Kisah-Kisah Mencekam Ala Edgar Allan Poe


Judul               :           Kisah-Kisah Tengah Malam
Penulis             :           Edgar Allan Poe
Alih Bahasa     :           Maggie Tiojakin
Penerbit           :           PT Gramedia Pustaka Utama
Tebal               :           245 halaman
Cetakan           :           kedua, Juli 2011

            Siapa tak kenal Edgar Allan Poe? Minimal, mendengar namanya. Sebagai pecinta puisi atau cerita pendek, mungkin anda salah satu penggemar berat Edgar Allan Poe. Saya sendiri beberapa kali mendengar namanya disebut; entah di koran, di dalam sebuah cerita, bahkan dalam dialog film. Saya sering bertanya-tanya, siapa Edgar Allan Poe? Tentu karya-karyanya begitu membekas di hati para pembaca hingga namanya begitu masyhur.
            Suatu hari, saya melihat nama Edgar Allan Poe di sebuah sampul buku di sebuah toko. Tertarik, saya memutuskan membelinya. Saya baru tahu, ternyata ini bukan sebuah novel. Buku ini adalah kumpulan 13 cerpen karya Edgar Allan Poe yang diterjemahkan oleh Maggie Tiojakin. Dan, saya langsung terpesona―bahkan membaca berulang kali―cerpen berjudul Gema Jantung yang Tersiksa yang ditulis pada 1843. Oh, begini rupanya sensasi yang didapatkan para penggemar tulisan Edgar Allan Poe, begitu ucap saya dalam hati.
            Dikisahkan, seseorang yang merasa terintimidasi oleh pandangan mata tua kakeknya. Maka, suatu malam, setelah berlaku baik dan berusaha tidak bersikap mencurigakan selama tujuh malam berturut-turut, ia memutuskan membunuh sang kakek pada malam kedelapan. Di sini sudah terlihat jelas karakter cerpen seorang Edgar Allan Poe. Tidak hanya kalimat-kalimat dalam cerpennya berupa kalimat panjang. Ia juga sukses besar memacu jantung dan menaikkan adrenalin pembaca! Seakan saya ikut terseret arus pusaran imajinasi Edgar Allan Poe.
            Oh ya, cerpen Gema Jantung yang Tersiksa memiliki tempat tersendiri di hati saya. Sebab, pada penyelenggaraan La Sastra di SMA Negeri 5 Bogor beberapa tahun lalu, saya menonoton monolog seorang gadis―saya lupa namanya maupun asal sekolahnya―yang menyadur cerpen ini sebagai naskah monolognya. Selain karena kisah monolognya yang menurut saya paling bagus walau ia tidak meraih juara satu, saya dapat merasakan terror dari aktingnya sebagai seorang pembunuh. Sampai detik ini, saya masih kagum baik pada cerpen Edgar Allan Poe maupun monolog seorang gadis dalam La Sastra itu.

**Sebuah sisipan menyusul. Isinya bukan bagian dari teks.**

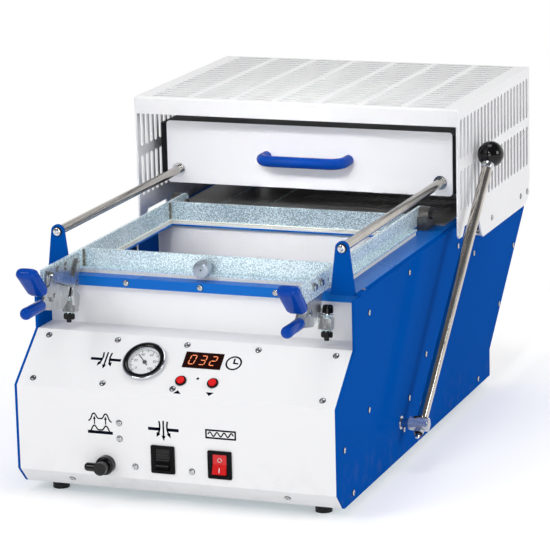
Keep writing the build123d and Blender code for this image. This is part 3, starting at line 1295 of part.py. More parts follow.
PIPE_Z = BASE_Z + PIPE_H
PUMP_PORT_X = -PUMP_L / 2 - 20
with BuildPart() as vacuum_pipe:
    with BuildLine() as pipe_path:
        FilletPolyline(
            (0, WELL_Y[1] - SHEET_T, PIPE_Z),
            (0, WELL_Y[1] + 24, PIPE_Z),
            (PUMP_PORT_X, WELL_Y[1] + 24, PIPE_Z),
            (PUMP_PORT_X, PUMP_Y - 30, PIPE_Z),
            radius=18,
        )
    with BuildSketch(Plane(origin=pipe_path.line @ 0, z_dir=pipe_path.line % 0)):
        Circle(PIPE_R - HOLE_GAP)
        Circle(PIPE_R - 2.5, mode=Mode.SUBTRACT)
    sweep(path=pipe_path.line)
keep(vacuum_pipe, "vacuum_pipe")

with BuildPart() as power_inlet:
    inlet_x = span_of(INLET_X, INLET_SIZE[0])
    slab(inlet_x, (REAR_FOOT_Y, REAR_FOOT_Y + 2), span_of(inlet_z, INLET_SIZE[1]))
    slab(
        span_of(INLET_X, INLET_SIZE[0] - 4.2),
        (REAR_FOOT_Y - 20, REAR_FOOT_Y),
        span_of(inlet_z, INLET_SIZE[1] - 4.2),
    )
    slab(
        span_of(INLET_X, INLET_SOCKET[0]),
        (REAR_FOOT_Y + 2 - INLET_DEPTH, REAR_FOOT_Y + 2),
        span_of(inlet_z, INLET_SOCKET[1]),
        Mode.SUBTRACT,
    )
    for x in (-7.0, 0.0, 7.0):
        slab(
            span_of(INLET_X + x, 2),
            (REAR_FOOT_Y + 2 - INLET_DEPTH, REAR_FOOT_Y - 2),
            span_of(inlet_z, 4),
        )
keep(power_inlet, "power_inlet")
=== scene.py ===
import logging
import math
from dataclasses import dataclass
from enum import Enum
from typing import Callable, Sequence

import bmesh
import bpy
from mathutils import Euler, Matrix, Vector
from mathutils.bvhtree import BVHTree


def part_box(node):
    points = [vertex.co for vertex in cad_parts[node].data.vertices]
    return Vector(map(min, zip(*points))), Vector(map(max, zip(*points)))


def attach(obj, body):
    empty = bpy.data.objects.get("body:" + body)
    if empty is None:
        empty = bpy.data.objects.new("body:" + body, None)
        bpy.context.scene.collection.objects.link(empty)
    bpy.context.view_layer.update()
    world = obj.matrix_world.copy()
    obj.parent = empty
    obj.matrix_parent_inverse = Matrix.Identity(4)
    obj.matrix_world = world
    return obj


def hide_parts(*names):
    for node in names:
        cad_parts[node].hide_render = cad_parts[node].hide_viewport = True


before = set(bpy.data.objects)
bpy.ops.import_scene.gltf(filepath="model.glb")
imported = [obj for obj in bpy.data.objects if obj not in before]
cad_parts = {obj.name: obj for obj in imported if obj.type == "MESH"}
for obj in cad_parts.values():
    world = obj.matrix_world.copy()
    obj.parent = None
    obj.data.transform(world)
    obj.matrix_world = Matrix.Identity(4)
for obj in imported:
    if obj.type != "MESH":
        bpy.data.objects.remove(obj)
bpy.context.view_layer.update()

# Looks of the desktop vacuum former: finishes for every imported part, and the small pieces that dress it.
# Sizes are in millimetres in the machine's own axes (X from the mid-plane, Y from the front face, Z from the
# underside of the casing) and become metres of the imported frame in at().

LOG = logging.getLogger("vacuum_former")
MM = 0.001
LOOK = "look_"
PARALLEL = 0.99

Colour = tuple[float, float, float, float]
Point2 = tuple[float, float]
Point3 = tuple[float, float, float]
Profile = Sequence[Point2]
Shape = bmesh.types.BMesh
Socket = bpy.types.NodeSocket
WHITE: Colour = (1.0, 1.0, 1.0, 1.0)

LEFT_PANEL, RIGHT_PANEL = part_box("side_panel_left"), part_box("side_panel_right")
ORIGIN = Vector(((LEFT_PANEL[0].x + RIGHT_PANEL[1].x) / 2, LEFT_PANEL[0].y, LEFT_PANEL[0].z))
X_AXIS, Y_AXIS, Z_AXIS = Vector((1, 0, 0)), Vector((0, 1, 0)), Vector((0, 0, 1))


def at(x: float, y: float, z: float) -> Vector:
    """Place a point of the machine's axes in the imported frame.

    Args:
        x: Millimetres right of the mid-plane.
        y: Millimetres behind the front face.
        z: Millimetres above the underside of the casing.

    Returns:
        The same point in metres.
    """
    return ORIGIN + Vector((x, y, z)) * MM


def srgb(red: int, green: int, blue: int) -> Colour:
    """Turn a colour as it is seen on a screen into the linear colour of a shader.

    Args:
        red: Red from 0 to 255.
        green: Green from 0 to 255.
        blue: Blue from 0 to 255.

    Returns:
        The linear colour.
    """
    linear = [
        c / 12.92 if c <= 0.04045 else ((c + 0.055) / 1.055) ** 2.4
        for c in (red / 255, green / 255, blue / 255)
    ]
    return (linear[0], linear[1], linear[2], 1.0)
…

            Cerpen yang tak kalah menarik berjudul Mengobrol dengan Mummy yang ditulis tahun 1845. Selain ide cerita yang menggelitik, saya kagum dengan pengetahuan Edgar Allan Poe dalam menjabarkan sesuatu melalui dialog-dialog antartokoh bikinannya. Cerpen-cerpen lainnya pun tak kalah seru dan seluruhnya sangat khas Edgar Allan Poe, di antaranya Hop-Frog, Setan Merah, dan Misteri Rumah Keluarga Usher. Bagi anda penggemar cerita misteri, mencekam, sadis atau tak terduga, silakan membaca buku ini. Dijamin, anda akan terbengong-bengong mengikuti imajinasi seorang Edgar Allan Poe!